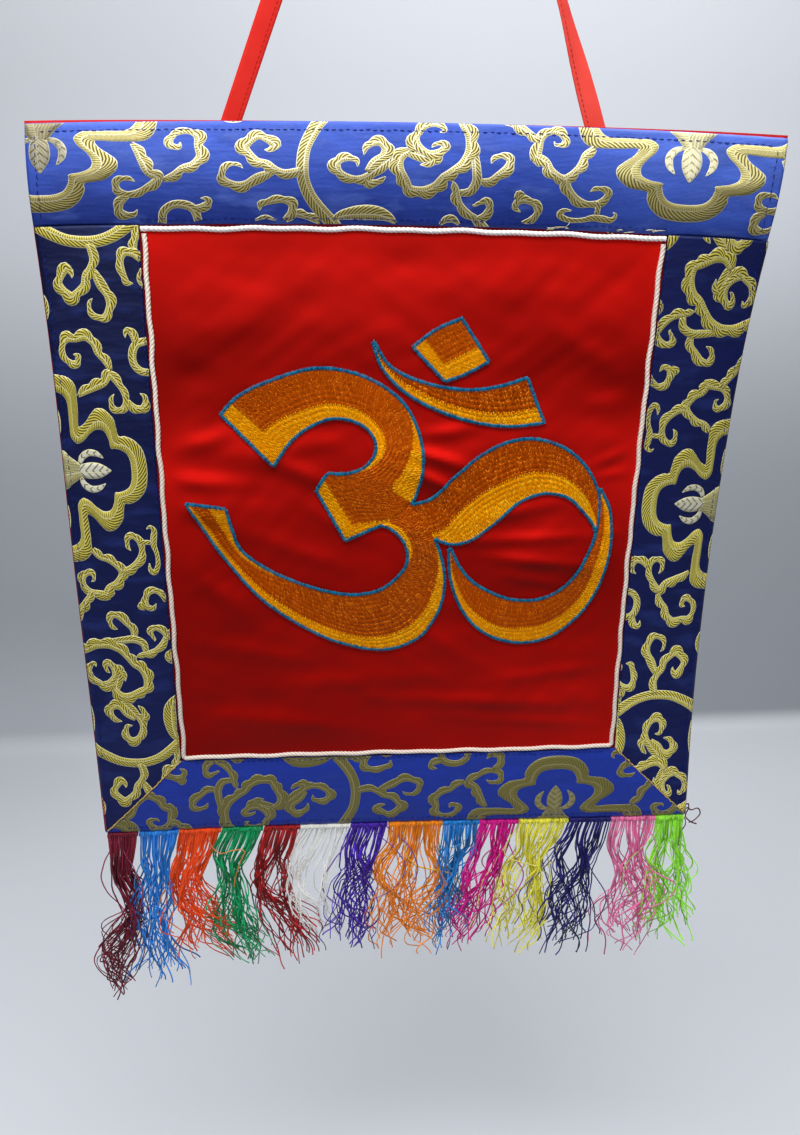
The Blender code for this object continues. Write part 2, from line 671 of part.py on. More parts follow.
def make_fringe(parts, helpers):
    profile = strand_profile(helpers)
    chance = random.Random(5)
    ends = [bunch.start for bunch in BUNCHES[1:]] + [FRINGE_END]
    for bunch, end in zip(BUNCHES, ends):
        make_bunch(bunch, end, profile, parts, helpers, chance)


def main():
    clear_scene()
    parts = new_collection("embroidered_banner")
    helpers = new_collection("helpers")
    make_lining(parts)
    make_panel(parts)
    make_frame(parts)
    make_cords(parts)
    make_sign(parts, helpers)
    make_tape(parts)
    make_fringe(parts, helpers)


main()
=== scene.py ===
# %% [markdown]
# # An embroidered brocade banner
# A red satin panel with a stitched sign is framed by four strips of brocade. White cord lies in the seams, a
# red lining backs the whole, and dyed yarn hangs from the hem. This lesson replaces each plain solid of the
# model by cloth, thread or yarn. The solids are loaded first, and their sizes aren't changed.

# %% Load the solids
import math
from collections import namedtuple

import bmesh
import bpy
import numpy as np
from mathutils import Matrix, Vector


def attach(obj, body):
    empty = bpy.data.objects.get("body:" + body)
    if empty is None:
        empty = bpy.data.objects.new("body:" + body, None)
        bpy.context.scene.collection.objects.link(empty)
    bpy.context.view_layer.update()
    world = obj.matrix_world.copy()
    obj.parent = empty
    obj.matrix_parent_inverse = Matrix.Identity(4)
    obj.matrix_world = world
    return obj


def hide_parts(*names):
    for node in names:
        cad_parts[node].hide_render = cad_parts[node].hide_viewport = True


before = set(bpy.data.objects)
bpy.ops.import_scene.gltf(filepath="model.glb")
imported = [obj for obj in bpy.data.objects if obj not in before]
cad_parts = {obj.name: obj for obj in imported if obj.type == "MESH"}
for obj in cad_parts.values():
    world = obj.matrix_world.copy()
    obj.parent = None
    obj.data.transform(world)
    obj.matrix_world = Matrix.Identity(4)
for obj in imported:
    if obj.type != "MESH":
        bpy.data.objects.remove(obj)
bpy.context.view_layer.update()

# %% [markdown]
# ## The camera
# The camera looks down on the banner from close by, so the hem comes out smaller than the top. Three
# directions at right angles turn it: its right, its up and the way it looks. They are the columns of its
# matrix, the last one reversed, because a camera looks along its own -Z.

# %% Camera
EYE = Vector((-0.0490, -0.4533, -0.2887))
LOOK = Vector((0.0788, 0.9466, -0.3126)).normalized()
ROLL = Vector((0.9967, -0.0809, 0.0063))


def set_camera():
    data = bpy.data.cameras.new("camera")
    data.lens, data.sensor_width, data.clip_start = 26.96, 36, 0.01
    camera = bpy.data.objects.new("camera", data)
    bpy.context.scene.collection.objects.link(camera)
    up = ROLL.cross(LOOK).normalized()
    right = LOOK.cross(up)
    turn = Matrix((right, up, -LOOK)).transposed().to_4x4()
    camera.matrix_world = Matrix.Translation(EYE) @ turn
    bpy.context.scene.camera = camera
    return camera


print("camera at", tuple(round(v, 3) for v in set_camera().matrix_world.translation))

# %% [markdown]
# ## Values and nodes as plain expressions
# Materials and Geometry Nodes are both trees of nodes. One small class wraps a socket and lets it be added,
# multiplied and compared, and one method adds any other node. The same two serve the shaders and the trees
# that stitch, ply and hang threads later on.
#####
Brief |
Of the lines in the material, how many include "model"? Respond with the number alone.

Response for this exercise |
2